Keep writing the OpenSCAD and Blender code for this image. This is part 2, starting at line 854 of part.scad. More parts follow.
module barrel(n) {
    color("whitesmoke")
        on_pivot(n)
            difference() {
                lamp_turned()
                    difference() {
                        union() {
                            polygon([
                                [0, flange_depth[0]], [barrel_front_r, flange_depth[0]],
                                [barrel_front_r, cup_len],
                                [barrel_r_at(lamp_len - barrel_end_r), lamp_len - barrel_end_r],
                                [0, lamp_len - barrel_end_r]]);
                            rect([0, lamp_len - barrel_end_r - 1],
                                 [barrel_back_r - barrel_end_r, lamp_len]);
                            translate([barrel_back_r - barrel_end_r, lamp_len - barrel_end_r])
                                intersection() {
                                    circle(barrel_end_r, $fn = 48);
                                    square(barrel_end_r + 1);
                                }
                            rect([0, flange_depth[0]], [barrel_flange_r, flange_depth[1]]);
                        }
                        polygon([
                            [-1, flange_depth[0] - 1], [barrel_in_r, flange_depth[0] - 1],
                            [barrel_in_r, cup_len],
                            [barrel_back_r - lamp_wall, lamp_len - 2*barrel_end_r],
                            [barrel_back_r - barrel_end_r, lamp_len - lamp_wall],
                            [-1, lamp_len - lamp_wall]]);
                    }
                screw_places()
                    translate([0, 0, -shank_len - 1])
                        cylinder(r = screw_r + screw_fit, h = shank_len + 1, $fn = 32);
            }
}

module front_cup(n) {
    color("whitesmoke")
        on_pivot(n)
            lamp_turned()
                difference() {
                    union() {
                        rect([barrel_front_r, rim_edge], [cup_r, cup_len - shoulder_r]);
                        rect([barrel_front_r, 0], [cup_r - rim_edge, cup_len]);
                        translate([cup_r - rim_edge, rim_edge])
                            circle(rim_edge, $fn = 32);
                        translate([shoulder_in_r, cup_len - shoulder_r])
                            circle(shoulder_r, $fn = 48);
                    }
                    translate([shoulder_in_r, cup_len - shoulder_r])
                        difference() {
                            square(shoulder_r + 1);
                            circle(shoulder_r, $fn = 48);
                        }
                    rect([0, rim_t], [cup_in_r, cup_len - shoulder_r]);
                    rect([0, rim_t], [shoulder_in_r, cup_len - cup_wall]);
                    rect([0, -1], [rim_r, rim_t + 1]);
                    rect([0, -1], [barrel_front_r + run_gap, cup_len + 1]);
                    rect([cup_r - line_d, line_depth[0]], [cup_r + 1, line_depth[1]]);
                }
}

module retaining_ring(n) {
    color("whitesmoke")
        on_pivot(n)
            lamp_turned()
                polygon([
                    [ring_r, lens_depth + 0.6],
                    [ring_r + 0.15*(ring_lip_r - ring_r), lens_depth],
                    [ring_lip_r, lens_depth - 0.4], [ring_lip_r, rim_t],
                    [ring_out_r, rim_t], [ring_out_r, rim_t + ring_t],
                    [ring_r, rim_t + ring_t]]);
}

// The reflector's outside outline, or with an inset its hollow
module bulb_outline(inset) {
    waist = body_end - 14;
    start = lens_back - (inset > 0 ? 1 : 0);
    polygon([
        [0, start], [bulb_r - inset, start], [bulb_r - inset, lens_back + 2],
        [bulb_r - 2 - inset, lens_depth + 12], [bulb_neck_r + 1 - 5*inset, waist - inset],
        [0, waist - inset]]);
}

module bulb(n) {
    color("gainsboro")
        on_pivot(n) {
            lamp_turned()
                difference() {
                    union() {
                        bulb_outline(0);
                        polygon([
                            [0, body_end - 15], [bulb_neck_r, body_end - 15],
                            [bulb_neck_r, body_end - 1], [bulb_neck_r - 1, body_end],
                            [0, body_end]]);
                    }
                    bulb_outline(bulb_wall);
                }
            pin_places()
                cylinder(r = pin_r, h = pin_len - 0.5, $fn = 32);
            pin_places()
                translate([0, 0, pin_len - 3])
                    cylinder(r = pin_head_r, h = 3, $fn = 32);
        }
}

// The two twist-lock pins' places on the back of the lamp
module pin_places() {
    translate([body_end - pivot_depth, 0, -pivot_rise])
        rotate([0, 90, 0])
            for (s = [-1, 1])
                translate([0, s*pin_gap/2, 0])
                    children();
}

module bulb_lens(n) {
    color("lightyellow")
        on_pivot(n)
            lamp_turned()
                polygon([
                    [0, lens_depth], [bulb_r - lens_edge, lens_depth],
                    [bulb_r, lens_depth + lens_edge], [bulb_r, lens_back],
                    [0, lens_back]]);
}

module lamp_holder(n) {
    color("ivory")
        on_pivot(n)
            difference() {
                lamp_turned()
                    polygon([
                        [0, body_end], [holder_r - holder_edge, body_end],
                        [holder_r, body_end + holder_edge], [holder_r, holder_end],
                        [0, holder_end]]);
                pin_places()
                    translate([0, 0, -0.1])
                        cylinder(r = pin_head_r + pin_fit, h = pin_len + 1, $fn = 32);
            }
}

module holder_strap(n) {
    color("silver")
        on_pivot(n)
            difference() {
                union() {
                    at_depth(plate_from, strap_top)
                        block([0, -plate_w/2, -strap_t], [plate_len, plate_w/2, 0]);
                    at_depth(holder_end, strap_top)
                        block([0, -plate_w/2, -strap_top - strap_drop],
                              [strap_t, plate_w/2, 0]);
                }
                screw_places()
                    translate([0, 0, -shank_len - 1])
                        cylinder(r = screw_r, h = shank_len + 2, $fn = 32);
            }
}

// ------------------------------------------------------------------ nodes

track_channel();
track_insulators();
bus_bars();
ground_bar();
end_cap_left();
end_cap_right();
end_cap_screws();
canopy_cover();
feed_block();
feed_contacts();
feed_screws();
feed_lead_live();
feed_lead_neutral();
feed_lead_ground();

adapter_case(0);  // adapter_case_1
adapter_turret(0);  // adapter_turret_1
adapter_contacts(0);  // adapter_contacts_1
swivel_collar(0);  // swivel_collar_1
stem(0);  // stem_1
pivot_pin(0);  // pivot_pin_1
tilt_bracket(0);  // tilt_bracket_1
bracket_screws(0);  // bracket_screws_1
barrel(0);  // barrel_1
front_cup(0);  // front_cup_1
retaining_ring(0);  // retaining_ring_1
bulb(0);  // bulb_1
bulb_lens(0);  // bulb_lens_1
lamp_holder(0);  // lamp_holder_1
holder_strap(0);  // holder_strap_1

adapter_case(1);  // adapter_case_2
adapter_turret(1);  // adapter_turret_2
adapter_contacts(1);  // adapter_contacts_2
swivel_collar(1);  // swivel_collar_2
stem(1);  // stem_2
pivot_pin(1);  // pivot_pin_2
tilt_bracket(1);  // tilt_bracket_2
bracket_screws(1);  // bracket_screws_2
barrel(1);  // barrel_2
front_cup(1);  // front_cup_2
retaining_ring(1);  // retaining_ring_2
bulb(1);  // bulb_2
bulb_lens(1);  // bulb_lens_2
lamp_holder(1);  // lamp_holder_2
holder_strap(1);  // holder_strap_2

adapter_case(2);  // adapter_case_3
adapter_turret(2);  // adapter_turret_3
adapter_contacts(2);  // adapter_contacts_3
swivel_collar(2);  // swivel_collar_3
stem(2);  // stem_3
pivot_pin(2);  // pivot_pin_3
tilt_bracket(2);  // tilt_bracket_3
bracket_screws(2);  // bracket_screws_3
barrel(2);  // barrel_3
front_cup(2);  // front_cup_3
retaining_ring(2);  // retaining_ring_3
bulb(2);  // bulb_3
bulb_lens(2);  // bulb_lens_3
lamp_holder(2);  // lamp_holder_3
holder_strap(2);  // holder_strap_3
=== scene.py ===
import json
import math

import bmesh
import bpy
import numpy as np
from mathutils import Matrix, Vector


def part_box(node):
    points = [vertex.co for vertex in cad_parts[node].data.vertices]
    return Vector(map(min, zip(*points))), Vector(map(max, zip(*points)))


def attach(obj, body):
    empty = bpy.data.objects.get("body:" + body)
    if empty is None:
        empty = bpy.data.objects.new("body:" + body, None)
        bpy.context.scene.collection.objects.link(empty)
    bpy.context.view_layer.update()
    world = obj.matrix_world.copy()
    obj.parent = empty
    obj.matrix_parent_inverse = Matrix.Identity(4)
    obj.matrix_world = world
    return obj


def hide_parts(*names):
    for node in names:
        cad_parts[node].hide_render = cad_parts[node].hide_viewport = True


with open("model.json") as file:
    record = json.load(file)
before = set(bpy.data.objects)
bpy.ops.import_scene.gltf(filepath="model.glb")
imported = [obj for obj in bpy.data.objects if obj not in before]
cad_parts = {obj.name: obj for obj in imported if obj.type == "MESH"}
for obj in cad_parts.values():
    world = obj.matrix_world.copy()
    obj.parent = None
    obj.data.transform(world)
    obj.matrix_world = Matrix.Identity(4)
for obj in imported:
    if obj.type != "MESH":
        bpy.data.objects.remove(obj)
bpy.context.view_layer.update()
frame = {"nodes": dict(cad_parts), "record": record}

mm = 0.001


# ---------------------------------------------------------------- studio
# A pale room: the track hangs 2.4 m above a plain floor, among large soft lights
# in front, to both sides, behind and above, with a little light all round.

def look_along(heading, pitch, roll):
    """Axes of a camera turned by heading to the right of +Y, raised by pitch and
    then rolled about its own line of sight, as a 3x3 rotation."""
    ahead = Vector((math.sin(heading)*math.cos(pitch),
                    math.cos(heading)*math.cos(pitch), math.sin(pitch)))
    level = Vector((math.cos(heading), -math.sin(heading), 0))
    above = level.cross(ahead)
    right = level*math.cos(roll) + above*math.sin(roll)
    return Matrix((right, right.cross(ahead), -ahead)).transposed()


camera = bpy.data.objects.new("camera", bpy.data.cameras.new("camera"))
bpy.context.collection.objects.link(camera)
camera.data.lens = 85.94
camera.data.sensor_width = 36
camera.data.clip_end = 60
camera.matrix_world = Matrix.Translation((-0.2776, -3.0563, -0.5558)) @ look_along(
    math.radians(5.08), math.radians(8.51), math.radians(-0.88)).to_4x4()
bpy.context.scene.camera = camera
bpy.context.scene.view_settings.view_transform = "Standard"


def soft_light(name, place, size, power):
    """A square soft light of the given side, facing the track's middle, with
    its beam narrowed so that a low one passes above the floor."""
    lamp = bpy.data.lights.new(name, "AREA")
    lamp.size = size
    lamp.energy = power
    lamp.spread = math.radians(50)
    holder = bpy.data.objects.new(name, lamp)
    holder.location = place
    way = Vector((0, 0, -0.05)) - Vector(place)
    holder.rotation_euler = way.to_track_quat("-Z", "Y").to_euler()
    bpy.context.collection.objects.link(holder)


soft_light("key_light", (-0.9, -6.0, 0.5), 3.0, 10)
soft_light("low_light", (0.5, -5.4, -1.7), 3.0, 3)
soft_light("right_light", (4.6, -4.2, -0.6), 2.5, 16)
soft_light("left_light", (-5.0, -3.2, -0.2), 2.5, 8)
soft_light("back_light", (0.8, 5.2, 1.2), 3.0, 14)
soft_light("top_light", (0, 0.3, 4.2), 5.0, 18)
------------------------
What the exercise asks:
Within the listing, how many lines hold the word "nodes"? Only the number is to be given.

Response to the exercise:
2